::: Given records

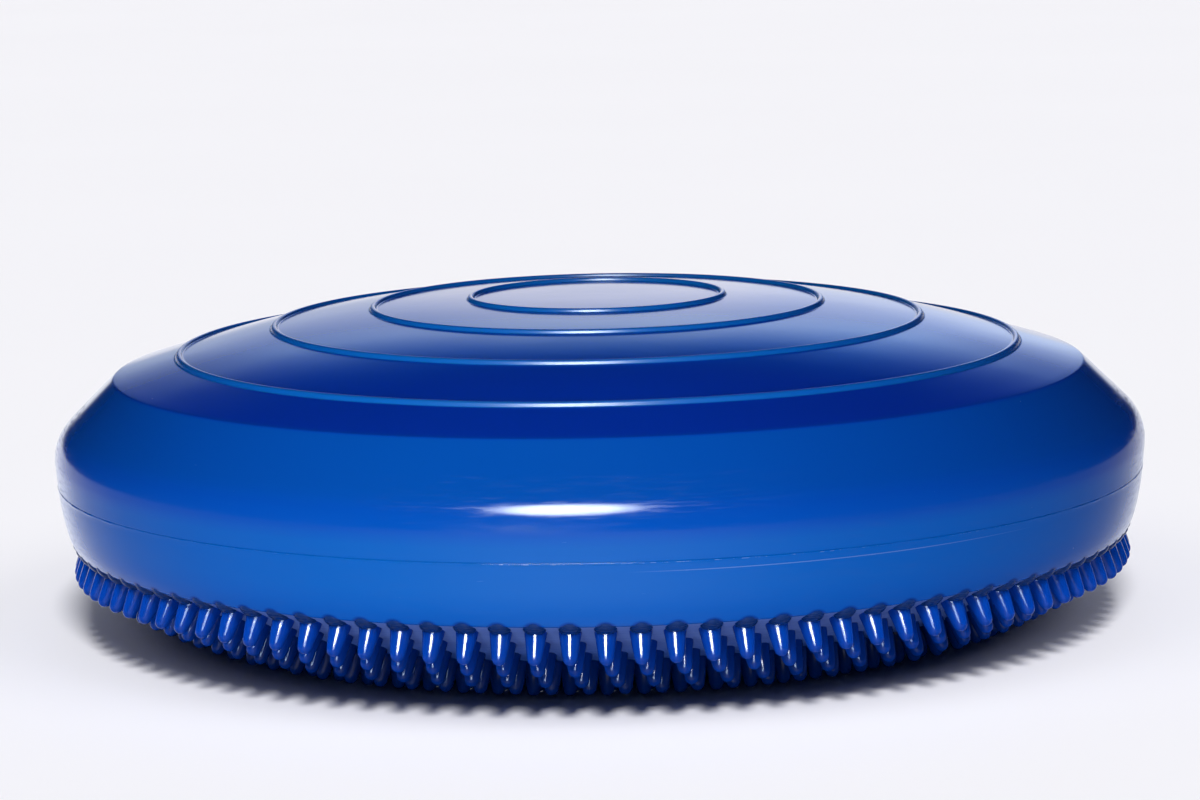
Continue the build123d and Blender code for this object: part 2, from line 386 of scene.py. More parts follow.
        # the skin is deeper in tone where it runs into the roots of the outermost nubs
        step = math_node(nt, "MULTIPLY_ADD", ang, 104.0 / (2 * math.pi), 0.5 - 0.17 * 104.0 / 360.0)
        across = math_node(nt, "MULTIPLY_ADD", math_node(nt, "FRACT", step), 9.67, -4.835)
        rise = math_node(nt, "SUBTRACT", zmm, SEAM - 19.1)
        oval = math_node(nt, "ADD", math_node(nt, "POWER", math_node(nt, "ABSOLUTE", math_node(nt, "DIVIDE", across, 3.35)), 2.0), math_node(nt, "POWER", math_node(nt, "ABSOLUTE", math_node(nt, "DIVIDE", rise, 2.75)), 2.0))
        root = ramp(nt, oval, [(0.55, 0.80), (1.0, 0.0)])
        colour = mix_color(nt, root, colour, (0.0006, 0.014, 0.15, 1))
        # one faint scuff line just below the parting line, right of the front
        zline = math_node(nt, "ADD", math_node(nt, "MULTIPLY", ang, 0.55), SEAM - 2.75)
        off2 = math_node(nt, "ABSOLUTE", math_node(nt, "SUBTRACT", zmm, zline))
        line2 = math_node(nt, "LESS_THAN", off2, 0.13)
        fade = ramp(nt, math_node(nt, "MULTIPLY_ADD", ang, 0.5, 0.25), [(0.27, 0.0), (0.34, 0.30), (0.52, 0.30), (0.66, 0.0)])
        scuff = math_node(nt, "MULTIPLY", math_node(nt, "MULTIPLY", line2, fade), 0.8)
        colour = mix_color(nt, scuff, colour, (0.25, 0.38, 0.66, 1))
        marks = math_node(nt, "MAXIMUM", marks, scuff)
    nt.links.new(colour, bsdf.inputs["Base Color"])
    # roughness: a little uneven, rougher on the marks
    cloud = node(nt, "ShaderNodeTexNoise", Scale=38.0, Detail=4.0, Roughness=0.6)
    nt.links.new(obj, cloud.inputs["Vector"])
    rgh = math_node(nt, "MULTIPLY_ADD", cloud.outputs[0], 0.07, rough - 0.035)
    rgh = math_node(nt, "ADD", rgh, math_node(nt, "MULTIPLY", marks, 0.35))
    # fine rub streaks that run round the disc
    streak_at = nt.nodes.new("ShaderNodeCombineXYZ")
    nt.links.new(math_node(nt, "MULTIPLY", math_node(nt, "ARCTAN2", x, math_node(nt, "MULTIPLY", y, -1.0)), 20.0), streak_at.inputs[0])
    nt.links.new(math_node(nt, "MULTIPLY", z, 1500.0), streak_at.inputs[1])
    nt.links.new(math_node(nt, "MULTIPLY", math_node(nt, "SQRT", math_node(nt, "ADD", math_node(nt, "MULTIPLY", x, x), math_node(nt, "MULTIPLY", y, y))), 700.0), streak_at.inputs[2])
    streak = node(nt, "ShaderNodeTexNoise", Scale=1.0, Detail=3.0, Roughness=0.6)
    nt.links.new(streak_at.outputs[0], streak.inputs["Vector"])
    low_down = math_node(nt, "LESS_THAN", z, (SEAM + 22.0) / 1000.0)
    rub = math_node(nt, "MULTIPLY", ramp(nt, streak.outputs[0], [(0.45, 0.0), (0.75, 0.16)]), low_down)
    rgh = math_node(nt, "ADD", rgh, rub)
    rgh = math_node(nt, "MULTIPLY_ADD", rib, 0.14, rgh)
    nt.links.new(rgh, bsdf.inputs["Roughness"])
    # bump: fine orange-peel of the moulded skin, and wider soft ripples
    fine = node(nt, "ShaderNodeTexNoise", Scale=420.0, Detail=2.0, Roughness=0.5)
    nt.links.new(obj, fine.inputs["Vector"])
    wide = node(nt, "ShaderNodeTexNoise", Scale=46.0, Detail=3.0, Roughness=0.5)
    nt.links.new(obj, wide.inputs["Vector"])
    height = math_node(nt, "ADD", math_node(nt, "MULTIPLY", fine.outputs[0], 0.010), math_node(nt, "MULTIPLY", wide.outputs[0], 0.10))
    height = math_node(nt, "ADD", height, math_node(nt, "MULTIPLY", marks, 0.03))
    height = math_node(nt, "ADD", height, math_node(nt, "MULTIPLY", rub, 0.03))
    bump = nt.nodes.new("ShaderNodeBump")
    bump.inputs["Strength"].default_value = 0.35
    bump.inputs["Distance"].default_value = 0.001
    nt.links.new(height, bump.inputs["Height"])
    nt.links.new(bump.outputs[0], bsdf.inputs["Normal"])
    bsdf.inputs["IOR"].default_value = 1.43
    return m


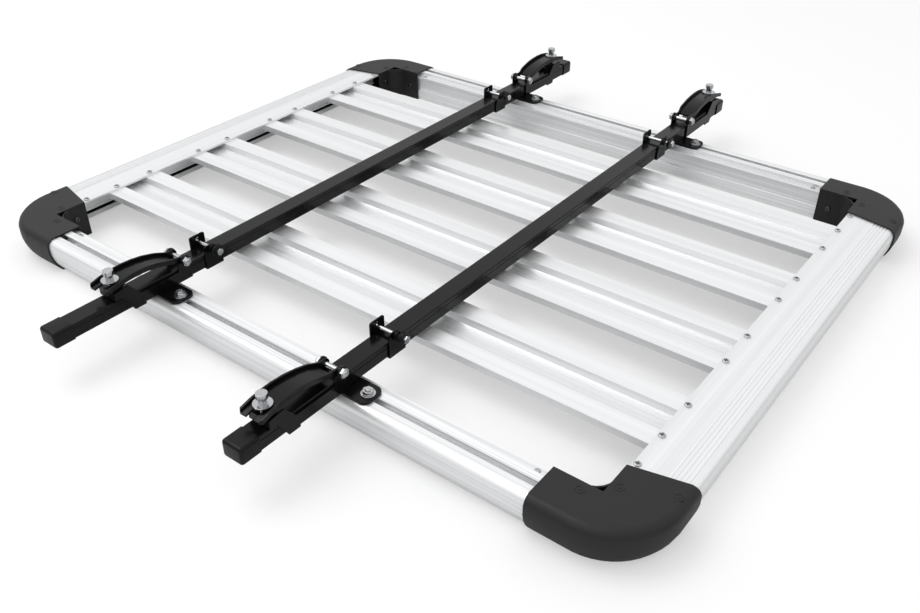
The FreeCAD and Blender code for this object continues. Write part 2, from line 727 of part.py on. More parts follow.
def crossbar_nodes():
    bar_parts = {
        "bar_cap": bar_cap(),
        "rail_plate": rail_plate(),
        "rail_bolt": rail_bolt(),
        "stop_bracket": stop_bracket(),
        "stop_bolt": stop_bolt(),
    }
    jaw_parts = {
        "clamp_base": clamp_base(),
        "clamp_arm": clamp_arm(),
        "arm_bolt": arm_bolt(),
        "pivot_pin": pivot_pin(),
    }
    bar = crossbar()
    nodes = {}
    for hand, x in BAR_X.items():
        nodes["crossbar_" + hand] = moved(bar, x, 0)
        for depth, flip_y in (("near", True), ("far", False)):
            end_name = "_" + hand + "_" + depth
            pin_y = SIDE_OUT - PIN_FROM_EDGE[(hand, depth)]
            for name, shape in bar_parts.items():
                nodes[name + end_name] = moved(mirrored(shape, False, flip_y), x, 0)
            for name, shape in jaw_parts.items():
                placed = moved(shape, 0, pin_y)
                nodes[name + end_name] = moved(mirrored(placed, False, flip_y), x, 0)
    return nodes


os.makedirs("parts", exist_ok=True)
for node_name, solid in {**tray_nodes(), **crossbar_nodes()}.items():
    solid.exportStep("parts/" + node_name + ".step")
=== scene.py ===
import json
import math

import bpy
from mathutils import Matrix, Vector


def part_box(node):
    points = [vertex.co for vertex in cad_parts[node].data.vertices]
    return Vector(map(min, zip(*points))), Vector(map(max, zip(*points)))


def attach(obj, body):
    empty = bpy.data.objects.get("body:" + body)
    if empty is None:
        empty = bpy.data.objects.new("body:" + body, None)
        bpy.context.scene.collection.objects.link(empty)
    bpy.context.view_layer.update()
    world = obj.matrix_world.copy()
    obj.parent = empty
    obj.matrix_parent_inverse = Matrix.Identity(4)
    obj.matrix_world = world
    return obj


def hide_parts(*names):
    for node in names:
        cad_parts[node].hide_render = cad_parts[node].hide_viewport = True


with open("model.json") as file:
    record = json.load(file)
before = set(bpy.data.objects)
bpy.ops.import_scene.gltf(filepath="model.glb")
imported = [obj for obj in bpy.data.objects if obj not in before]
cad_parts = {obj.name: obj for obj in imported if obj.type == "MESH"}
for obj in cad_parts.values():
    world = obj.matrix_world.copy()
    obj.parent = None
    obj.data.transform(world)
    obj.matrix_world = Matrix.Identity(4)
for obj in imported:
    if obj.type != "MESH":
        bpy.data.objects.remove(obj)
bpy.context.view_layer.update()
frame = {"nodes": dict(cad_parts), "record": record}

bl_info = {
    "name": "Roof rack finishing",
    "version": (1, 0, 0),
    "blender": (4, 5, 0),
    "location": "View3D > Sidebar > Roof rack",
    "description": "Dresses the packed roof rack with its fixings, mouldings and finishes",
    "category": "Object",
}

MM = 0.001

HANDS = ("left", "right")
DEPTHS = ("near", "far")
CORNERS = [(hand, depth) for hand in HANDS for depth in DEPTHS]
SLATS = ("slat_1", "slat_2", "slat_3", "slat_4")

# On which side of the rack's middle a piece lies, along X or along Y
SIGN = {"left": -1, "right": 1, "near": -1, "far": 1}

# The direction in which an extrusion's die lines run
ALONG_X = 0
ALONG_Y = 1

# The photograph's width, and the camera that fits its two rows of screws
PHOTO_WIDTH = 920
FOCAL_PIXELS = 938.4
CAMERA_YAW = math.radians(-37.129)
CAMERA_PITCH = math.radians(34.556)
CAMERA_ROLL = math.radians(0.159)
CAMERA_ABOVE_RIM = Vector((0.8419, -1.1207, 0.7628))

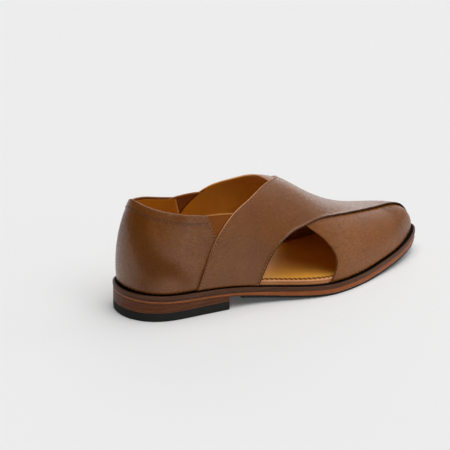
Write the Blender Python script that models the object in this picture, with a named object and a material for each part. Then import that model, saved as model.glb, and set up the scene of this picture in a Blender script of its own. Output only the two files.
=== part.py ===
"""Peshawari chappal for the right foot: two crossed leather straps and a closed heel on a leather sole.

Lengths in the tables are millimetres. x runs from the back of the heel to the toe, y from the
outer (lateral) side at minus to the inner (medial) side at plus, z is up from the floor.
A place on the shoe's last is given by its station x along the sole and its turn in degrees:
0 on the lateral edge of the sole, 90 on the ridge of the instep and toe, 180 on the medial edge.
"""
import bpy
import bmesh
import numpy as np

MM = 0.001  # one millimetre in metres

# Sole plan
LENGTH = 300.0
HEEL_ROUND = 46.0  # length over which the heel end is rounded
TOE_ROUND = 94.0  # length over which the toe end is rounded
SWING_START = 180.0  # from here forward the toe swings inwards
TOE_SWING = 10.4
WIDTHS = (  # station, lateral half width, medial half width
    (0, 34.5, 39.0),
    (50, 36.7, 34.7),
    (85, 38.3, 30.7),
    (112, 41.0, 28.6),
    (142, 50.3, 35.5),
    (172, 56.5, 45.0),
    (203, 51.7, 50.0),
    (236, 41.6, 48.0),
    (270, 34.3, 42.0),
    (300, 28.0, 34.0),
)

# Sole thicknesses and heights
RUBBER = 1.8  # thin rubber under the forefoot
OUTSOLE = 4.2
WELT = 3.4
INSOLE = 4.0
HEEL_RUBBER = 7.5
SOLE_STEP = 0.4  # each layer under the welt stands back by this much
TOE_ROOM = 4.5  # the insole stands back by this much more at the toe,
TOE_ROOM_START = 250.0  # growing from this station
INSOLE_BEVEL = 0.8
SQUARE_RIM = ((0, 0.0), (1, 0.0))  # share of a layer's thickness from its bottom, extra inset
SOFT_RIM = ((0, 0.4), (0.15, 0.0), (0.85, 0.0), (1, 0.4))
INSOLE_RIM = ((0, 0.0), (0.8, 0.0), (1, INSOLE_BEVEL))
GROOVED_RIM = ((0, 0.0), (0.46, 0.0), (0.5, 0.35), (0.54, 0.0), (1, 0.0))
HEEL_TIP_RIM = ((0, 0.5), (0.12, 0.0), (1, 0.0))
BREAST = 83.3  # station of the straight front of the heel
RUBBER_START = 96.0
GAP = 0.3  # clearance between pieces
TRIM = 8.0  # how far the shape that trims the upper's foot reaches out and down
FLAT_START, FLAT_END = 178.0, 214.0  # the forefoot rests on the floor between these stations
PROFILE = (  # station, height of the underside of the sole above the floor
    (0, 14.4),
    (40, 11.8),
    (84, 9.4),
    (112, 5.6),
    (142, 2.4),
    (165, 0.6),
    (178, 0.0),
    (214, 0.0),
    (240, 1.9),
    (270, 5.5),
    (300, 10.1),
)

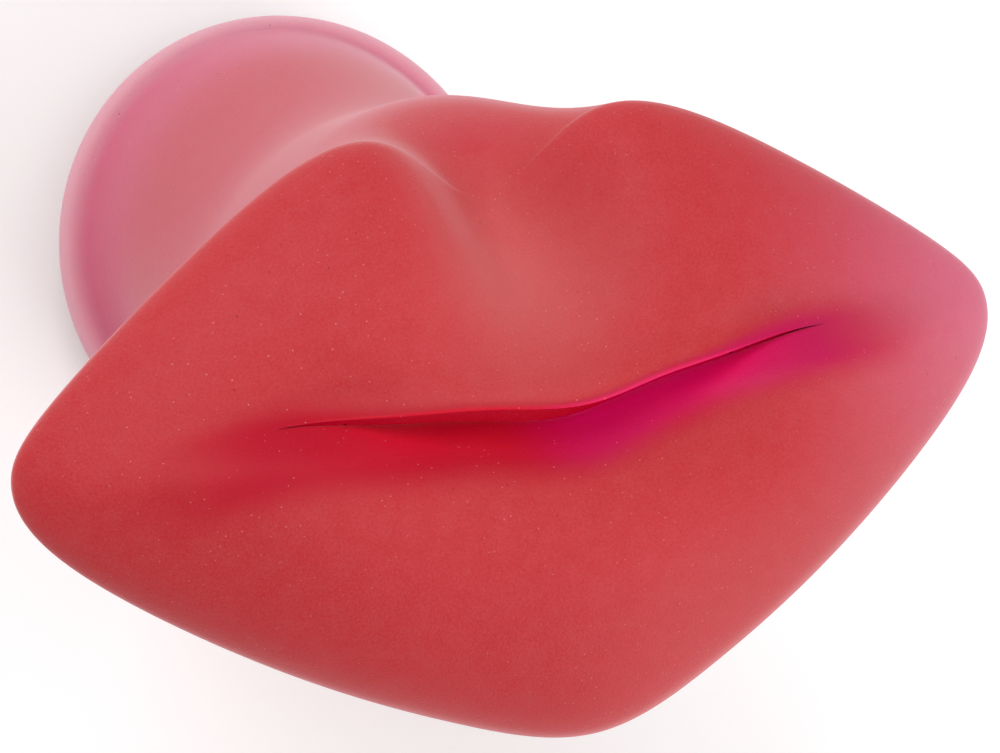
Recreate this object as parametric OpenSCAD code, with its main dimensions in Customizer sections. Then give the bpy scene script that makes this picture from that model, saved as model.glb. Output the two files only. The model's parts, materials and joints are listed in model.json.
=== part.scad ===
// Lips-shaped novelty telephone. It stands on a round foot, with the lips facing up.
// Z = 0 is the desk. The lower lip is towards -Y, the line jack is at the rear, +Y.

/* [Lips] */
// Height of the plane through the edge of the lips
rim_height = 160; // [154:1:170]
// How far the middle of the lips leans forward of the foot
head_lean = 31; // [24:1:34]
// Radius of the rolled edge around the lips
edge_r = 9.5; // [8:0.5:11]
// Fullness of the upper lip
upper_full = 17; // [14:1:20]
// Fullness of the lower lip
lower_full = 26; // [22:1:30]
// Height of the surface near the corners of the mouth
corner_full = 8; // [6:1:10]
// Depth of the crease between the lips
crease_depth = 17; // [14:1:18]
// Half the length of the mouth slit
slit_half = 52; // [48:1:56]
// Height of the mouth slit at its middle
slit_gap = 2.4; // [2:0.2:4]
// Thickness of the soft vinyl skin
skin_t = 3.5; // [3:0.1:4]

/* [Neck and foot] */
// Radius of the soft foot
foot_r = 53.5; // [50:0.5:56]
// Half the width of the neck
neck_half = 47; // [46:0.5:50]
// How much deeper than wide the neck is
neck_oval = 1.18; // [1.1:0.01:1.22]
// Height of the widest part of the neck
neck_z = 96; // [90:1:100]
// How far the neck draws in just above the foot
waist = 4.5; // [0:0.5:5]

/* [Base] */
// Height of the rigid base below the soft foot
base_h = 16; // [16:0.5:18]
// Outer radius of the rigid base
base_r = 43; // [43:0.5:44]
// Height of the rubber feet
pad_h = 2; // [2:0.1:2.4]

/* [Keypad] */
// Distance between key columns
key_dx = 13.5; // [13:0.5:14]
// Distance between key rows
key_dy = 11; // [10.5:0.5:11.5]
// Width of a number key
key_w = 10; // [9:0.5:10.5]
// Depth of a number key
key_d = 7.6; // [7:0.2:8]
// How far a key can be pressed
key_travel = 1.4; // [1:0.1:1.4]
// How far the hook plunger drops when the telephone is lifted
hook_travel = 4; // [3:0.5:4]

/* [Hidden] */
$fn = 64;

skin_red = [0.78, 0.24, 0.27];
crimson = [0.72, 0.02, 0.16];
base_red = [0.55, 0.07, 0.1];
key_white = [0.93, 0.91, 0.87];

// ---- Lips outline: right half of a closed B-spline's control points, from the middle of
// ---- the upper lip to the middle of the lower lip; the left half mirrors them
lip_right = [[0, 23], [19, 56], [55.5, 35], [90, 9.5], [97, 0], [92, -15], [53.5, -43.5],
             [23.5, -58.5], [0, -68]];
lip_controls = concat(lip_right, [for (i = [7:-1:1]) [-lip_right[i][0], lip_right[i][1]]]);
lip_reach = 95;
lower_reach = -(2 * lip_right[7][1] + 4 * lip_right[8][1]) / 6;
// The origin is under the middle of the whole telephone; the foot is behind it
foot_y = (head_lean + lower_reach - foot_r) / 2;

skin_sides = 64;
flare_rings = 8;
head_rings = 9;
front_rings = 12;
inner_front_rings = 8;
foot_lip_h = 6;
bore_r = 41;
bead_r = 37.5;
bead_z = base_h + 11;
bead_h = 3;
bore_top = bead_z + 7;
head_start = rim_height - 39;
foot_edge = foot_r - foot_lip_h / 2;

function mix(a, b, t) = a + (b - a) * t;
function smooth(a, b, x) = let (t = max(0, min(1, (x - a) / (b - a)))) t * t * (3 - 2 * t);
function bell(x, w) = exp(-pow(x / w, 2));
function spline_point(c, u) =
    let (n = len(c), i = floor(u), t = u - i,
         w = [pow(1 - t, 3), 3 * pow(t, 3) - 6 * t * t + 4,
              -3 * pow(t, 3) + 3 * t * t + 3 * t + 1, pow(t, 3)])
    (w[0] * c[(i + n - 1) % n] + w[1] * c[i % n] + w[2] * c[(i + 1) % n]
     + w[3] * c[(i + 2) % n]) / 6;

lip_edge = [for (j = [0:skin_sides - 1])
            spline_point(lip_controls, j * len(lip_controls) / skin_sides)];
lip_angle = [for (p = lip_edge) let (a = atan2(p[1], p[0])) a > 90.01 ? a - 360 : a];
lip_radius = [for (p = lip_edge) norm(p)];
function even_angle(j) = 90 - 360 * j / skin_sides;

// ---- Mouth slit: its upper edge waves, with a dip at the middle of the upper lip
function slit_line(x) = -1 - 3 * bell(x, 15) + 2.4 * bell(abs(x) - 50, 17);
function slit_open(x) = slit_gap * max(0, 1 - pow(x / slit_half, 2));
slit_edge = [for (p = lip_edge)
             let (x = slit_half * sign(p[0]) * pow(min(1, abs(p[0]) / lip_reach), 0.9))
             [x, slit_line(x) - (p[1] > 0 ? 0 : slit_open(x))]];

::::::

Exercise aim. Copy the records above exactly, beginning at the line that contains "moved(mirrored(placed, False, flip_y), x, 0)" and stopping after the line that contains "bpy.context.scene.collection.objects.link(empty)".

Task response.
                nodes[name + end_name] = moved(mirrored(placed, False, flip_y), x, 0)
    return nodes


os.makedirs("parts", exist_ok=True)
for node_name, solid in {**tray_nodes(), **crossbar_nodes()}.items():
    solid.exportStep("parts/" + node_name + ".step")
=== scene.py ===
import json
import math

import bpy
from mathutils import Matrix, Vector


def part_box(node):
    points = [vertex.co for vertex in cad_parts[node].data.vertices]
    return Vector(map(min, zip(*points))), Vector(map(max, zip(*points)))


def attach(obj, body):
    empty = bpy.data.objects.get("body:" + body)
    if empty is None:
        empty = bpy.data.objects.new("body:" + body, None)
        bpy.context.scene.collection.objects.link(empty)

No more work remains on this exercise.